O pipoqueiro da Praça Zé Garoto me disse: “Sou contra o estupro, mas as mulheres não deveriam provocá-lo usando roupas tão apertadas ou decotadas”. As pessoas têm o direito de se vestir como quiserem. Admitir o crime é o que chamam de cultura do estupro.

As mulheres não almejam ser maioria, brigam por liberdade e independência. Às vezes penso que algumas querem apenas ser deixadas em paz (espero que não vejam este artigo como uma tentativa de limitá-las). Cansadas de atender às ordens masculinas, reivindicam o direito de debater à mesa onde ainda não o fazem. Para o bem dos projetos, deveriam ser ouvidas.

Depois da panfletagem pelo caminho, quando chegamos à Praça do Rodo, éramos apenas dois homens acuados no meio de dezenas de mulheres. Senti medo de apanhar, de ser usado para demonstração da força feminina em busca de vingança. Eu e o outro cara ficamos lado a lado, como se um protegesse o outro. Não houve violência, entretanto, afinal, as mulheres eram maioria.

Maria, guerreira gonçalense

Gostaria de ter publicado, nesta coluna, a opinião de uma gonçalense sobre o projeto de lei 5069/13, que criminaliza ainda mais o aborto, ou sobre a luta das mulheres por maior participação política e igualdade de direitos. Diversos colunistas brasileiros aderiram à esta campanha. Não consegui. Deixo o espaço aberto para semana que vem. Mas não abro mão de destacar, hoje, um grande exemplo feminino de sobrevivência na cidade de São Gonçalo.

Vendi salgados e sucos na Rua da Feira, e em todo Alcântara, ainda adolescente, na década de 1990. Era ambulante, carregava o garrafão de suco a pé, e ao meu lado Maria carregava o cesto com rissoles, pastéis e coxinhas, muito mais pesado. Viúva de meia-idade e mãe de três filhos, buscando o sustento da família, o convite para iniciarmos esta humilde atividade comercial foi dela, e eu aceitei prontamente. Todo adolescente queria uns trocados para jogar fliperama naquela época.

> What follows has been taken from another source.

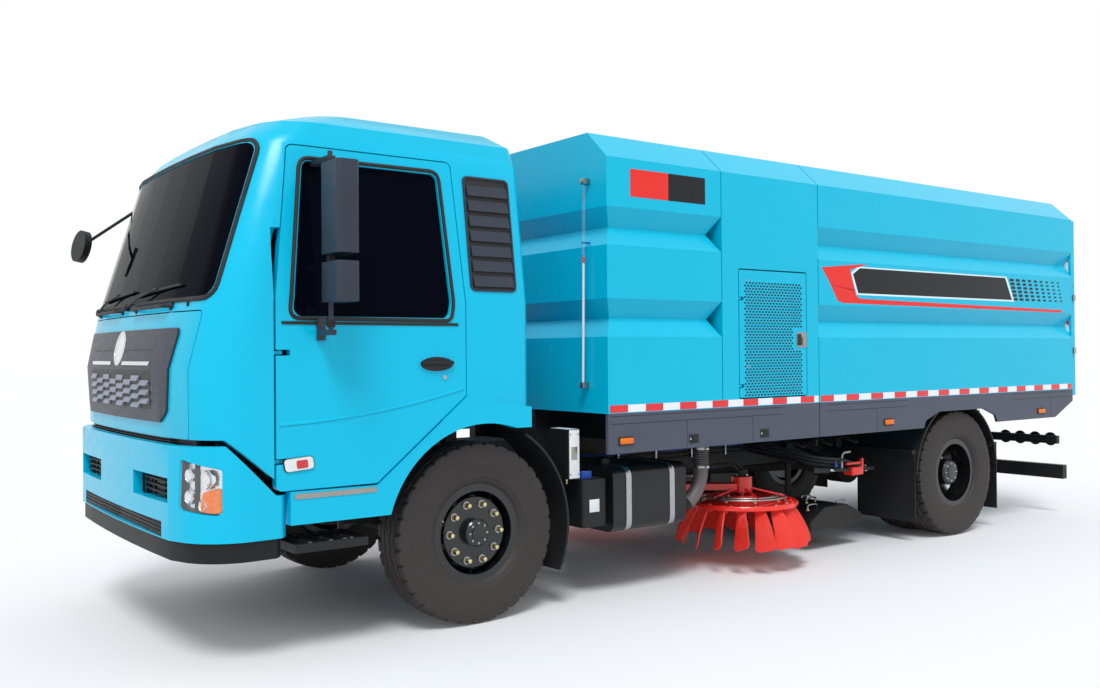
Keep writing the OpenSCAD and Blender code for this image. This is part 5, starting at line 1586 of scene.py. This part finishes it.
@dataclass
class ChassisFittings:
    """Straps, caps, clamps and small parts along the frame."""

    intake: Flat = (0.621, 1.06)
    urea_cap: Point = (1.591, 0.98, 0.7645)

    def tank(self) -> None:
        """Straps of the fuel tank and their bolts."""
        low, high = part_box("fuel_tank")
        piece = Piece("fuel_tank_fittings", "chassis")
        for x in (low.x + 0.13, high.x - 0.13):
            loop = loop_through(rect(low.y - 0.001, low.z, high.y + 0.001, 0.825), 0.07, 0.2)
            ring = [Vector((x, y, z)) for y, z in loop]
            n = len(ring)
            mid = sum(ring, Vector()) / n
            outer = [p + (p - mid).normalized() * 0.003 for p in ring]
            wide = Vector((0.022, 0, 0))
            pts = [p - wide for p in outer] + [p + wide for p in outer]
            piece.add(ZINC, Shape(pts, [(i, (i + 1) % n, (i + 1) % n + n, i + n) for i in range(n)]))
        piece.add(ZINC, *[hexagon((x, high.y - 0.004, 0.8), (0, 1, 0), 0.018, 0.01)
            for x in (low.x + 0.13, high.x - 0.13)])
        piece.done("tank_black")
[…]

Surpreendentemente, quem se esforçava para segui-la era eu. Apesar da diferença de altura gigantesca, Maria era ágil e eu praticamente tinha que correr para acompanhá-la de loja em loja, onde oferecíamos o lanche às vendedoras e seus clientes. Após algumas semanas de operação, éramos ansiosamente aguardados no fim da tarde, interrompíamos as vendas de roupas onde chegávamos, ficamos famosos.

Eu enchia os copos com suco e entregava aos nossos clientes. A chefe servia o salgado e recebia a grana. Na volta para casa, na subida do Morro da Caixa D’água, no Vila Três, eu recebia minha participação, verdadeira fortuna para um garoto sem contas a pagar.

Maria era uma vizinha, amiga dos meus pais, e me ensinou uma lição fundamental: sair da mesmice, trabalhar de cabeça erguida, não ter vergonha de buscar soluções para crises financeiras domésticas, ainda que tenha recursos tão escassos quanto uma garrafa e um cesto.

Dona de uma escoliose gravíssima, que provocava dores terríveis, Maria jamais deixou eu carregar o cesto pesado com os salgados, por mais que eu insistisse em trocar pela garrafa de suco. Parávamos diversas vezes no caminho para ela tirar o cesto do braço, apoiá-lo em algum lugar, e descansar.

Nosso projeto durou poucos meses, mas desde então Maria já vendeu sacolé, caldos, petiscos, bolos e bebidas. O corpo torto continua o mesmo, ela não para de lutar.